Eligible promoters: Resident individuals/professionals with 10 years of experience in banking and finance; and companies and societies owned and controlled by residents will be eligible to set up small finance banks. Existing Non-Banking Finance Companies (NBFCs), Micro Finance Institutions (MFIs), and Local Area Banks (LABs) that are owned and controlled by residents can also opt for conversion into small finance banks. Promoter/promoter groups should be ‘fit and proper’ with a sound track record of professional experience or of running their businesses for at least a period of five years in order to be eligible to promote small finance banks.

Scope of activities:

  • The small finance bank shall primarily undertake basic banking activities of acceptance of deposits and lending to unserved and underserved sections including small business units, small and marginal farmers, micro and small industries and unorganised sector entities.
  • There will not be any restriction in the area of operations of small finance banks.

Capital requirement:

  • The minimum paid-up equity capital for small finance banks shall be Rs. 100 crore.
  • Promoter’s contribution: The promoter’s minimum initial contribution to the paid-up equity capital of such small finance bank shall at least be 40 per cent and gradually brought down to 26 per cent within 12 years from the date of commencement of business of the bank.
  • Foreign shareholding: The foreign shareholding in the small finance bank would be as per the Foreign Direct Investment (FDI) policy for private sector banks as amended from time to time.

Prudential norms :

  • The small finance bank will be subject to all prudential norms and regulations of RBI as applicable to existing commercial banks including requirement of maintenance of Cash Reserve Ratio (CRR) and Statutory Liquidity Ratio (SLR). No forbearance would be provided for complying with the statutory provisions.
  • The small finance banks will be required to extend 75 per cent of its Adjusted Net Bank Credit (ANBC) to the sectors eligible for classification as priority sector lending (PSL) by the Reserve Bank.
  • At least 50 per cent of its loan portfolio should constitute loans and advances of upto Rs. 25 lakh.

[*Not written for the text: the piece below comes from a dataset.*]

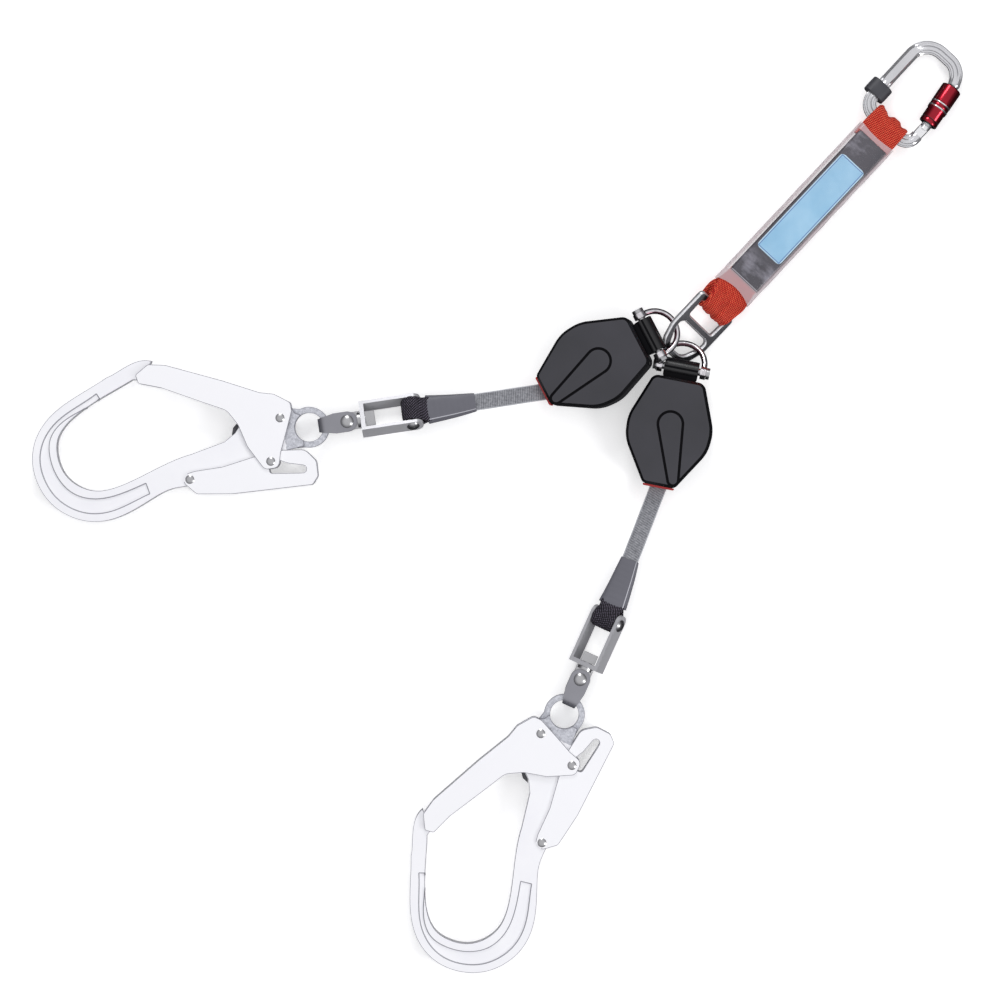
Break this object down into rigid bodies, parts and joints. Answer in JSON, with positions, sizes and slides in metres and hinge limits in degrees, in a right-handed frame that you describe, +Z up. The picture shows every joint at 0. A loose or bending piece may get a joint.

Transition path: If the small finance bank aspires to transit into a universal bank, such transition will not be automatic, but would be subject to fulfilling minimum paid-up capital / net worth requirement as applicable to universal banks; its satisfactory track record of performance as a small finance bank and the outcome of the Reserve Bank’s due diligence exercise.

Procedure for application: In terms of Rule 11 of the Banking Regulation (Companies) Rules, 1949, applications shall be submitted in the prescribed form (Form III) to the Reserve Bank of India, Mumbai. In addition, the applicants should furnish the business plan and other requisite information as indicated. Applications will be accepted till the close of business as on January 16, 2015. After experience gained in dealing with small finance banks, applications will be received on a continuous basis. However, these guidelines are subject to periodic review and revision.

On 17 September 2015, The Reserve Bank of India (RBI) given provisional licenses to ten entities who would have to convert into small finance banks within one year. Capital Small Finance Bank was the first small finance bank to begin operations, opening with 47 branches on 24 April 2016. The names of the licensees are as below:

Original Promoter Commenced Bank Name Headquarters
Ujjivan Financial Services Pvt Ltd 1 February 2017 Ujjivan Small Finance Bank Bangalore
Janalakshmi Financial Services Pvt Ltd 29 March 2018 Jana Small Finance Bank Bangalore
Equitas Holdings Pvt Ltd 5 September 2016 Equitas Small Finance Bank Chennai
Au Financiers India Ltd 19 April 2017 AU Small Finance Bank Jaipur
Capital Local Area Bank Ltd 24 April 2016 Capital Small Finance Bank Jalandhar
Disha Microfin Pvt Ltd 21 July 2017 Fincare Small Finance Bank Bangalore
ESAF Microfinance 10 March 2017 ESAF Small Finance Bank Reg: Chennai, Corp: Thrissur
RGVN North East Microfinance Ltd 17 October 2017 North East Small Finance Bank Guwahati
Suryoday Microfinance Pvt Ltd 23 January 2017 Suryoday Small Finance Bank Navi Mumbai
Utkarsh Microfinance Pvt Ltd 23 January 2017 Utkarsh Small Finance Bank Varanasi

Latest in 2018: Recently, RBI said urban cooperative banks (UCBs) with minimum net worth of Rs. 50 crore and maintaining capital to risk (weighted) assets ratio of 9 per cent and above, are eligible to apply for voluntary transition to Small Finance Bank (SFB).

Under its on-tap scheme for voluntary transition, the promoters should submit applications along with requisite documents and information relating to the general body resolution by a two-thirds majority and authorising the board of directors to take steps for the transition. The general body resolution also has to identify and approve the promoters.

The promoter has to submit a no-objection letter from the Central Registrar/Registrar of Co-operative Societies to the transition and transfer of assets and liabilities to the banking company incorporated by the promoters with the approval of the RBI.